* **WHAT IS BEING ASKED**
Check every line below for the word "with" and give only the number of lines where it appears.

* **INPUT DATA**
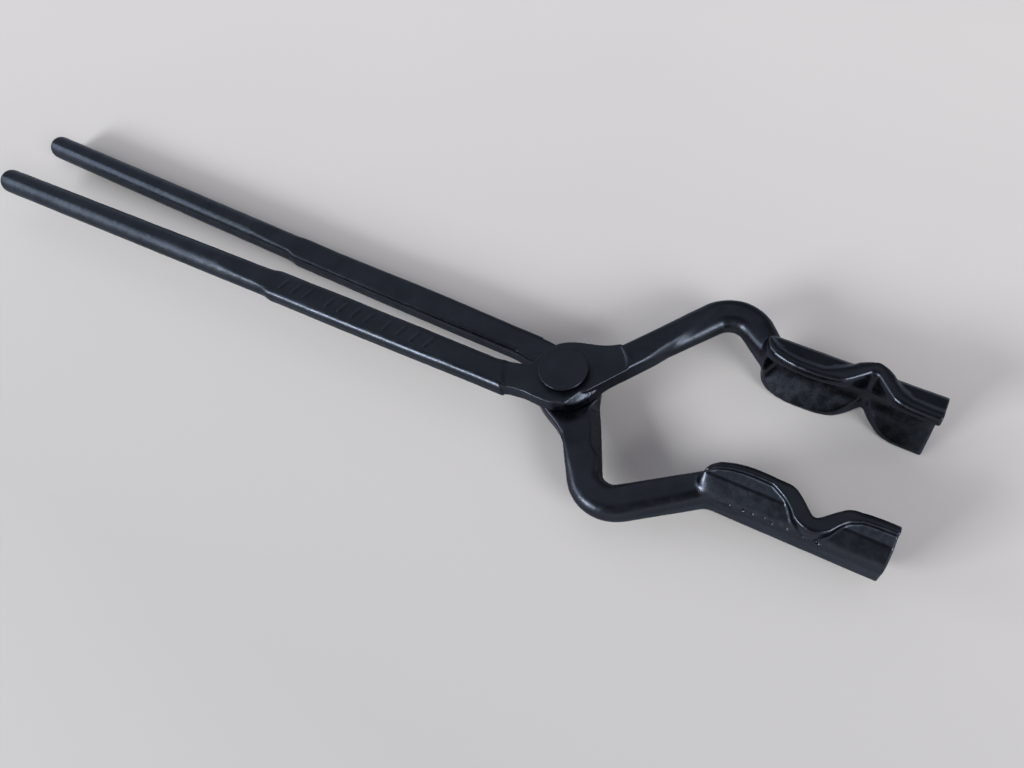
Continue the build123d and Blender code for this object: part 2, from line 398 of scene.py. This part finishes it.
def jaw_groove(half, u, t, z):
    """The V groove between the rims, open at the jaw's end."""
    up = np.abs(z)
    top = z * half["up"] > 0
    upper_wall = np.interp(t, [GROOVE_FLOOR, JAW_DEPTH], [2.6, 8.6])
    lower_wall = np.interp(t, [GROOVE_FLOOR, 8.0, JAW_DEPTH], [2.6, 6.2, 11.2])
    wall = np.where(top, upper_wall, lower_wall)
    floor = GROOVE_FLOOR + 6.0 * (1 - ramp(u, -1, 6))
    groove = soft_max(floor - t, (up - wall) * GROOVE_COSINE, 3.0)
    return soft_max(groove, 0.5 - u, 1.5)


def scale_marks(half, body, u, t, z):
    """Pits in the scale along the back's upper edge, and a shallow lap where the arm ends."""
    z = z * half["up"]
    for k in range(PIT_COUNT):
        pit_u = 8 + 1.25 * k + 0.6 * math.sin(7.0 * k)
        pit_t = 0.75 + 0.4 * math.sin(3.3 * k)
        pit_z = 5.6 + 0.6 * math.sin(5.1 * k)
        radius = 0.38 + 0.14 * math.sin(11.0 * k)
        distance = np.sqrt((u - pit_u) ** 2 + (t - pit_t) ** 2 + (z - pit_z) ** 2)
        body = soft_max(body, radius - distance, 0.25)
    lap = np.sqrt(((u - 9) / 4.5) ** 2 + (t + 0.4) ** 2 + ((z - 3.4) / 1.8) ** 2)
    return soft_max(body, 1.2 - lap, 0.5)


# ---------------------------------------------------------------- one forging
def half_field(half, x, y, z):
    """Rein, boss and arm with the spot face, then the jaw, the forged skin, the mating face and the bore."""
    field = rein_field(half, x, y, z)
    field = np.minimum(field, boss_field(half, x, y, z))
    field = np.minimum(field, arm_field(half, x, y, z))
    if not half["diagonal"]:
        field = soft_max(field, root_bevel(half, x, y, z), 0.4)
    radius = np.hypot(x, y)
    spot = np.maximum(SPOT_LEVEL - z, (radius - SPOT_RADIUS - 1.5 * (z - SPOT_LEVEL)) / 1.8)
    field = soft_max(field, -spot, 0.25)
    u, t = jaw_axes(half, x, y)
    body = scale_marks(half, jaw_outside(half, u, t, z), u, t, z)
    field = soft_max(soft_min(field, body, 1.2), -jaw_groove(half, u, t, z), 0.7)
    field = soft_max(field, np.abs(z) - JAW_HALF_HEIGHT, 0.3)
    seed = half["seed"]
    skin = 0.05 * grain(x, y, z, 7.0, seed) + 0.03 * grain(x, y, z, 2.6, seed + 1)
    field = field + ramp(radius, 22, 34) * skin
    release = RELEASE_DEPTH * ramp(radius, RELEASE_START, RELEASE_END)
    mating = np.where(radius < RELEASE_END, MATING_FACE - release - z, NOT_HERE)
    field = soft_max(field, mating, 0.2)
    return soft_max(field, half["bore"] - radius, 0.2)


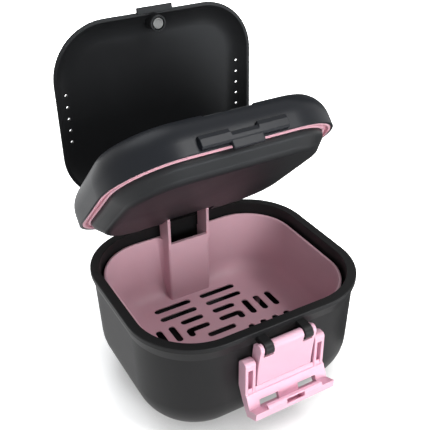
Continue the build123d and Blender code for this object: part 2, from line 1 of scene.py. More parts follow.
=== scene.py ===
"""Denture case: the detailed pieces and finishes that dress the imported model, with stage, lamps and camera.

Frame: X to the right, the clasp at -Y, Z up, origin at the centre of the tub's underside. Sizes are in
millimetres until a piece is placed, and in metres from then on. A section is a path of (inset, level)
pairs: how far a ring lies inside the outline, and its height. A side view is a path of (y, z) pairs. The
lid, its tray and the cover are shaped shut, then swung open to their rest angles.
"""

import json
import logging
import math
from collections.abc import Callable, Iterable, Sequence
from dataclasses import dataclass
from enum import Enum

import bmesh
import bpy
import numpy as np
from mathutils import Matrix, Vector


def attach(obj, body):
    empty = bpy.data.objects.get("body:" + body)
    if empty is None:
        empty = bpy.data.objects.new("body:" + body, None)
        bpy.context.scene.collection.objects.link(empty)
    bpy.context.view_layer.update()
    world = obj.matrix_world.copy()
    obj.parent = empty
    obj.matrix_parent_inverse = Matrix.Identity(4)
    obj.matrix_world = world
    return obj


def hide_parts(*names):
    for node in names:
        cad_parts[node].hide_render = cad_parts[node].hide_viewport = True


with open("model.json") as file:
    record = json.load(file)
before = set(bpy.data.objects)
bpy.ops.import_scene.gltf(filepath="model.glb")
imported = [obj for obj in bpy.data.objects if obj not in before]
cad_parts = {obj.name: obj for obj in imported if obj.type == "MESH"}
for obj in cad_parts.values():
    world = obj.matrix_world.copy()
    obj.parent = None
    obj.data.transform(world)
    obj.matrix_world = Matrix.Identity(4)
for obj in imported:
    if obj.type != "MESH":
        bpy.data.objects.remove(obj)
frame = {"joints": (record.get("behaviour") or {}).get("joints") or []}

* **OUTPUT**
3